Even in summer the winds are capricious enough to create hazards aloft, and the seas below can be the wildest in the world. Since 1958, five balloonists have died in the 11 attempts to cross the Atlantic. In 1970 Rod and Pamela Anderson and Malcolm Brighton set off aboard Free Life and were never seen again. In February 1974 Thomas Gatch disappeared with his cluster of 10 helium balloons. Most recently, in August 1974, Bob Berger set out from Barnegat Bay, N.J., crashed in the ocean and was killed. In the eight other tries the balloonists literally fell short, the closest attempt coming last month when two British balloonists went down 117 miles off the French coast. And then, on Friday, Aug. 11, up, up and away went Double Eagle.
Perhaps no team of balloonists has ever been better prepared or better advised than the three company presidents and pals from Albuquerque, Ben Abruzzo, 48, Maxie Anderson, 44, and Larry Newman, 30. Abruzzo and Anderson also had the sobering experience of having tried once before and failed: last summer they had ditched off the coast of Iceland.
But this time the aeronauts had lined up the most sophisticated communications system ever seen in this seat-of-the-pants sport. Usually, Atlantic crossings—by balloons, yachts, rowboats or whatever, and always from west to east because of prevailing winds—rely on overflying aircraft to radio positions back home. Abruzzo, Anderson and Newman were hooked into a Nimbus 6 satellite, which transmitted their exact latitude and longitude to Goddard Space Center in Washington, D.C. They backed up that system with a private Learjet, with messages from commercial airliners, low-frequency radio reports and, at times, ham radio operators.
And then there was Double Eagle II. The rig cost some $70,000 of the $125,000 expedition budget. The principal feature of the rig was a black-and-silver nylon envelope rising 11 stories above a twin-hulled gondola-boat. The gondola itself was small, 6½ feet by 6 feet. "It's a closet if you stand it upright," says Anderson. Filled with 160,000 cubic feet of helium, the envelope was 65 feet in diameter, with the top portion painted silver to reflect the sunlight and stabilize the expansion of helium as it heated. (A helium balloon is far different from the hot-air variety. The latter is lifted as a propane burner heats air in the envelope and is for short hops only. Helium balloons, inflated with the lighter-than-air gas, are for long distances; control, such as it is, is accomplished by ballasting.)
The way Abruzzo, Anderson and Newman had it figured, Double Eagle II would not touch down on the first available European soil. They wanted to really nail down a world record by sailing across Ireland, across Wales, southern England and on into France, fetching up at Le Bourget on the outskirts of Paris, where Charles Lindbergh had ended his Atlantic crossing in 1927. With that in mind, they put a No. 50 on the balloon to mark the 50th anniversary of the Spirit of St. Louis flight.

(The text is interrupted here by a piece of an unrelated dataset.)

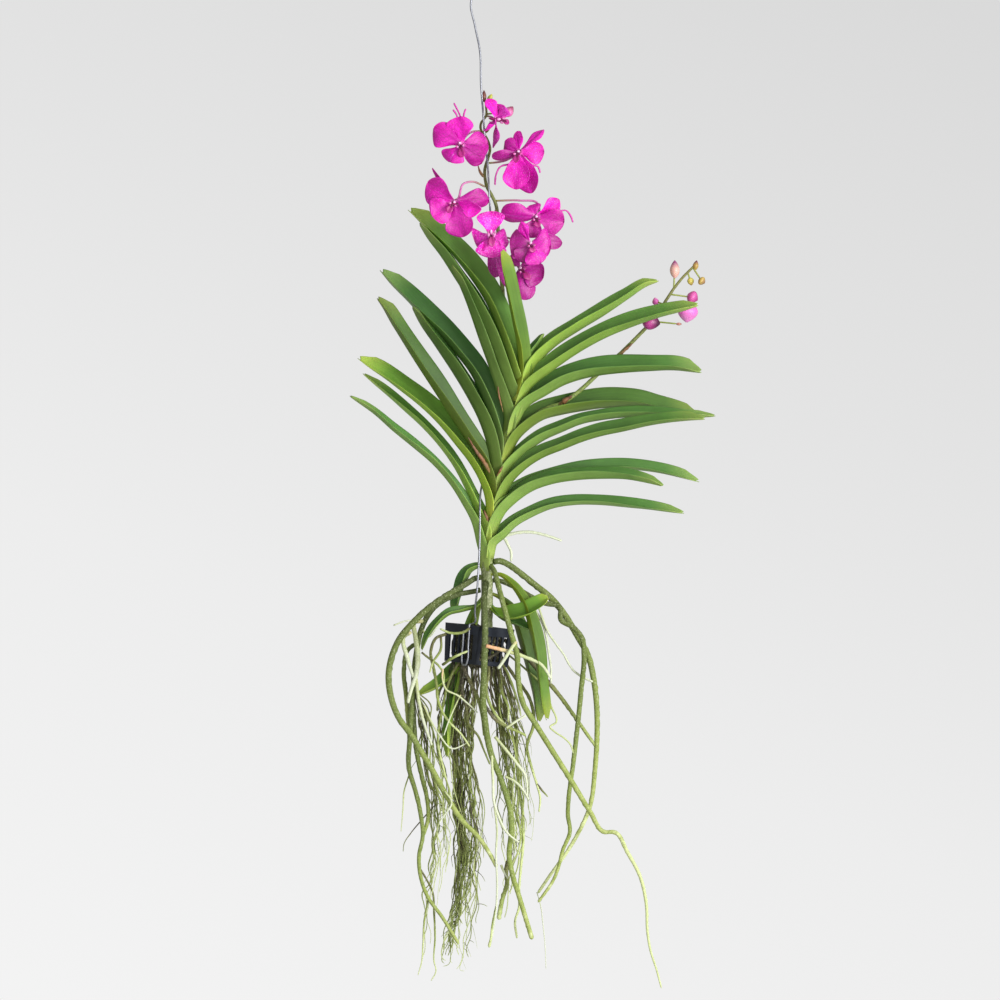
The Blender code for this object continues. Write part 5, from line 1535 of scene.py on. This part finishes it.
    def mat(self, draw: np.random.Generator) -> list[Loft]:
        """Fill the basket with rough dark lumps and curled strands, whose low marks give them the
        darkest colours as painted shade inside the basket.

        Each strand runs through random points of the basket's inside, 46 mm square and
        37 mm high, turned and leaning as the basket is.

        Args:
            draw: the source of every random number.

        Returns:
            The skins.
        """
        basket = Basket.frame()
        turn = np.array(basket.to_3x3())
        spot = np.array(basket.translation)
        lofts = []
        for _ in range(self.LUMPS):
            core = basket @ Vector(draw.uniform((-0.006, -0.006, 0.014), (0.006, 0.006, 0.026)))
            middle = np.array(core)
            tip = middle + draw.normal(0, 1, 3) * (0.012, 0.012, 0.005)
            lump = bead(middle, tip, 0.042, "#000000", "#000000", 0.3, 30, 30)
            rough = 1 + 0.12 * draw.normal(0, 1, lump.rings.shape[:2] + (1,))
            rings = middle + (lump.rings - middle) * rough
            # painted shade: the lump's mark drops by 1.5, to the darkest colour
            lofts.append(Loft(rings, lump.span, lump.tone - (0.0, 0.0, 1.5)))
        for _ in range(self.CURLS):
            inside = draw.uniform((-0.023, -0.023, 0.003), (0.023, 0.023, 0.040),
                                  (self.KNOTS, 3))
            line = Path(inside @ turn.T + spot, metres=True)
            radius = draw.uniform(0.8, 1.9)
            # painted shade: marks from -0.9 to -0.3 keep the strands dark
            lofts.append(tube(line, [radius, radius], 50, 8, 0.12, draw, draw.uniform(-0.9, -0.3)))
        return lofts


@dataclass
class Basket:
    """The square basket: the solid's own walls, with moulded edges."""

    edge: float = 0.0004

    MIDDLE = (478, 645)
    LEAN_DEG, TURN_DEG = 6, 43
    HALF_HEIGHT = 0.023

    @classmethod
    def frame(cls) -> Matrix:
        """Give the basket's own frame: its floor's middle, corner first and leaning."""
        spot = Vector(place([cls.MIDDLE])[0])
        return (Matrix.Translation(spot)
                @ Matrix.Rotation(math.radians(cls.LEAN_DEG), 4, "Y")
                @ Matrix.Rotation(math.radians(cls.TURN_DEG), 4, "Z")
                @ Matrix.Translation((0, 0, -cls.HALF_HEIGHT)))

    def build(self, plastic: bpy.types.Material) -> None:
        """Round the edges of a merged copy of the solid, and put it in its place."""
        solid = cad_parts["slotted_basket"]
        shape = bmesh.new()
        shape.from_mesh(solid.data)
        bmesh.ops.remove_doubles(shape, verts=shape.verts, dist=1e-5)
        bmesh.ops.dissolve_limit(shape, angle_limit=math.radians(1.0), verts=shape.verts,
                                 edges=shape.edges)
        mesh = bpy.data.meshes.new("basket_walls")
        shape.to_mesh(mesh)
        shape.free()
        mesh.materials.append(plastic)
        walls = bpy.data.objects.new("basket_walls", mesh)
        bevel = walls.modifiers.new("moulded_edge", "BEVEL")
        bevel.width = self.edge
        bevel.segments = 2
        bevel.limit_method = "ANGLE"
        bevel.angle_limit = math.radians(40)
        settle(walls, "basket_plastic", "slotted_basket")


@dataclass
class WireHanger:
    """The bent wire: a hook, a long run behind the leaves, and a loop on the basket."""

    radius_mm: float = 1.2
    hook_radius: float = 12.5
    basket_top: float = 0.059
    basket_bottom: float = 0.054
    basket_height: float = 0.046
    run: Points = (
        (475, -10, 0), (471, 2, 0), (475, 26, 0), (480, 52, -2), (481, 85, -3), (483, 112, -3),
        (485, 140, -3), (488, 170, -3), (489, 190, -3), (490, 206, -2), (491, 228, 14),
        (491, 260, 22), (490, 340, 22), (488, 420, 20), (486, 458, 17), (483, 479, 9),
        (480.5, 493, -1), (480, 506, -9), (480, 530, -11), (479, 560, -12), (477, 592, -16),
        (475, 612, -20))

    def leg(self) -> np.ndarray:
        """Give the points of the leg, which loops back up on the basket's wall, in metres."""
        basket = Basket.frame()
        rim = -self.basket_top / 2
        foot = -self.basket_bottom / 2
        clear = self.radius_mm * MM + 0.0003
        high = self.basket_height
        local = [
            (rim + 0.0090, -0.0130, high + 0.0045), (rim + 0.0018, -0.0145, high + 0.0020),
            (rim - 0.0014, -0.0150, high + 0.0014), (rim - 0.0020, -0.0150, high - 0.0018),
            (rim - clear + 0.0002, -0.0150, high - 0.0060),
            ((rim + foot) / 2 - clear, -0.0150, high / 2), (foot - clear, -0.0150, 0.003),
            (foot - clear, -0.0136, -0.0008), (foot - clear, -0.0100, -0.0020),
            (foot - clear, -0.0066, -0.0006), (foot - clear - 0.0002, -0.0054, 0.004),
            ((rim + foot) / 2 - clear, -0.0054, high * 0.52), (rim - clear, -0.0056, high * 0.86)]
        return np.array([tuple(basket @ Vector(point)) for point in local])

    def build(self, zinc: bpy.types.Material) -> None:
        """Make the wire in the place of its node."""
        turn = np.radians(np.arange(210, -31, -12))
        hook = np.column_stack((HOOK_COLUMN + self.hook_radius * np.cos(turn),
                                HOOK_ROW + self.hook_radius * (1 - np.sin(turn)),
                                np.zeros(len(turn))))
        points = np.vstack([place(hook), place(self.run), self.leg()])
        line = Path(points, metres=True)
        skin = tube(line, [self.radius_mm] * 2, 420, 14)
        skin_piece("wire", [skin], zinc, "hanger_wire", "wire_hook", "wire_hanger")


@dataclass
class Studio:
    """A plain pale floor, a pale surround, soft lights and the camera."""

    centre: Spot = (0.036, 0.0, -0.648)
    view: float = 1.2
    distance: float = 8.0
    floor_drop: float = 1.33
    floor_radius: float = 1.0
    room: str = "#B2B2B2"
    ground: str = "#E6E6E6"
    paper: Stops = ((0.0, "#F3F3F3"), (0.35, "#EDEDED"), (0.65, "#E4E4E4"), (1.0, "#DADADA"))
    # name, place, width and power
    lights: tuple[tuple[str, Spot, float, float], ...] = (
        ("key", (2.6, -2.8, -0.3), 1.9, 165.0), ("front", (0.4, -3.2, -1.3), 1.6, 26.0),
        ("top", (1.2, -1.2, 1.8), 1.2, 16.0))
    aim: Spot = (0.0, 0.0, -0.5)

    def build(self) -> None:
        """Set the camera, the lights, the surround and the floor."""
        scene = bpy.context.scene
        data = bpy.data.cameras.new("camera")
        data.sensor_width = 36.0
        data.lens = 36.0 * self.distance / self.view
        data.clip_end = 100.0
        camera = bpy.data.objects.new("camera", data)
        camera.location = (self.centre[0], -self.distance, self.centre[2])
        camera.rotation_euler = (math.pi / 2, 0.0, 0.0)
        scene.collection.objects.link(camera)
        scene.camera = camera
        scene.view_settings.view_transform = "Standard"
        self.surround(scene)
        for light in self.lights:
            self.light(*light)
        self.floor()

    def surround(self, scene: bpy.types.Scene) -> None:
        """Give the world a pale grey, darker to the top right and away from the backdrop."""
        world = bpy.data.worlds.new("pale_surround")
        world.use_nodes = True
        scene.world = world
        tree = world.node_tree
        way = add(tree, "SeparateXYZ", {0: add(tree, "TexCoord").outputs["Generated"]})
        slant = add(tree, "Math", {0: way.outputs[0], 1: 0.4, 2: way.outputs[2]},
                    operation="MULTIPLY_ADD")
        height = add(tree, "MapRange", {0: slant.outputs[0], 1: -0.10, 2: 0.10})
        paper = add(tree, "ValToRGB", {0: height.outputs[0]}, self.paper)
        behind = add(tree, "MapRange", {0: way.outputs[1], 1: 0.90, 2: 0.985})
        grey = add(tree, "Mix", {0: behind.outputs[0], MIX_A: linear(self.room),
                                 MIX_B: paper.outputs[0]}, data_type="RGBA")
        tree.links.new(grey.outputs[MIX_OUT], tree.nodes["Background"].inputs["Color"])

    def light(self, name: str, spot: Spot, size: float, power: float) -> None:
        """Aim a square soft light at the plant's middle."""
        data = bpy.data.lights.new(name, "AREA")
        data.shape = "SQUARE"
        data.size = size
        data.energy = power
        lamp = bpy.data.objects.new(name, data)
        lamp.location = spot
        aim = Vector(self.aim) - Vector(spot)
        lamp.rotation_euler = aim.to_track_quat("-Z", "Y").to_euler()
        bpy.context.scene.collection.objects.link(lamp)

    def floor(self) -> None:
        """Lay a round pale floor under the plant."""
        mesh = bpy.data.meshes.new("floor")
        disc = bmesh.new()
        bmesh.ops.create_circle(disc, cap_ends=True, segments=96, radius=self.floor_radius,
                                matrix=Matrix.Translation((0, 0, -self.floor_drop)))
        disc.to_mesh(mesh)
        disc.free()
        material, tree, skin = start_material("pale_paper")
        feed(tree, skin, {"Base Color": linear(self.ground), "Roughness": 0.9})
        mesh.materials.append(material)
        ground = bpy.data.objects.new("floor", mesh)
        bpy.context.scene.collection.objects.link(ground)


def main() -> None:
    """Build the finishes, the plant, its basket and wire, and the studio."""
    logging.basicConfig(level=logging.INFO, format="%(name)s %(message)s")
    leaf = LeafCuticle().build()
    stem = StemSkin("vanda_stem_skin", (
        (0.0, "#A9BE52"), (0.35, "#9FB352"), (0.62, "#7E8E42"), (0.72, "#68763A"),
        (1.0, "#5C6434")), "#B9C095", grey=0.3).build()
    stalk = StemSkin("orchid_flower_stalk", (
        (0.0, "#86A04A"), (0.5, "#7C8A42"), (0.8, "#6E7038"), (1.0, "#7A7A3C")),
        "#4A4630").build()
    pedicel = StemSkin("orchid_pedicel", (
        (0.0, "#D870B4"), (0.55, "#C97AAE"), (0.85, "#B08C7C"), (1.0, "#9A9A50")),
        "#A84A8A").build()
    petal = PetalTissue().build()
    tissue = TintedTissue().build()
    green = RootVelamen("vanda_root_velamen", (
        (0.0, "#4C572C"), (0.3, "#616F33"), (0.55, "#748340"), (0.78, "#8E9C4E"),
        (0.92, "#A6B068"), (1.0, "#C4CD92")), pore="#B0B590", shadow="#39421F",
        spread=0.34).build()
    white = RootVelamen("bleached_root_velamen", (
        (0.0, "#D09A70"), (0.2, "#D2B88C"), (0.42, "#B4BC84"), (0.8, "#BEC69C"), (1.0, "#CAD0B4")),
        pore="#D2D4BE", shadow="#87845F", spread=0.1).build()
    # the darkest first stop is painted shade, for the mat inside the basket
    brown = RootVelamen("fine_root_velamen", (
        (0.0, "#433E33"), (0.12, "#57503F"), (0.25, "#68663F"), (0.55, "#7A8544"),
        (0.85, "#96A45A"), (1.0, "#C2CC8E")), pore="#A9AE8B", shadow="#3F3E27",
        spread=0.4).build()
    plastic = MouldedPolypropylene().build()
    zinc = GalvanisedWire().build()
    dry = StemSkin("withered_bract_skin", (
        (0.0, "#84763F"), (0.4, "#8C5F3A"), (1.0, "#6B4028")), "#4C3020", grey=0.15).build()

    LeafyShoot().build(leaf, stem, stalk, tissue, dry)
    draw = np.random.default_rng(BLOOM_SEED)
    for bloom in BLOOMS:
        bloom.build(petal, tissue, pedicel, draw)
    AerialRoots().build(green, white)
    FineRoots().build(brown, white)
    Basket().build(plastic)
    WireHanger().build(zinc)
    Studio().build()


if __name__ == "__main__":
    main()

Perhaps the most important factor in the adventure was Weather Services Corp. of New Bedford, Mass., which the balloonists retained. Its chief meteorologist, Bob Rice, says that meteorologists know less about their subject than any other scientists—and then dispels that image with a series of rapid-fire analyses. "Most flights fail because they deviate to the north or south," he says. "The biggest fear is of an Azores high, which can grab a balloon and drift it south between the Azores and Portugal; the craft would continue south and west and never recover. So you look for a pattern that is going to minimize the Azores influence and also protect you from any push to the north, such as a mid-Atlantic storm can bring about. You need exactly the right components in a constantly changing weather pattern."
While the aeronauts were parked in a clover field at Presque Isle, Maine, Rice set up his weather watch in New Bedford, and on Aug. 11 the components came together. "You think of storms as villains," Rice says, "but a storm system developed southeast of Greenland, which was ideal for us. We felt the storm would track slowly at 12 to 15 knots instead of the usual 25 to 30, which meant that the balloonists could stay with it long enough, probably, to get across." He flashed the word. Coordinator Jim Mitchell says, "The crew wasn't exactly shot out of a gun when the call came, but they sure were bundled up and pushed through the door."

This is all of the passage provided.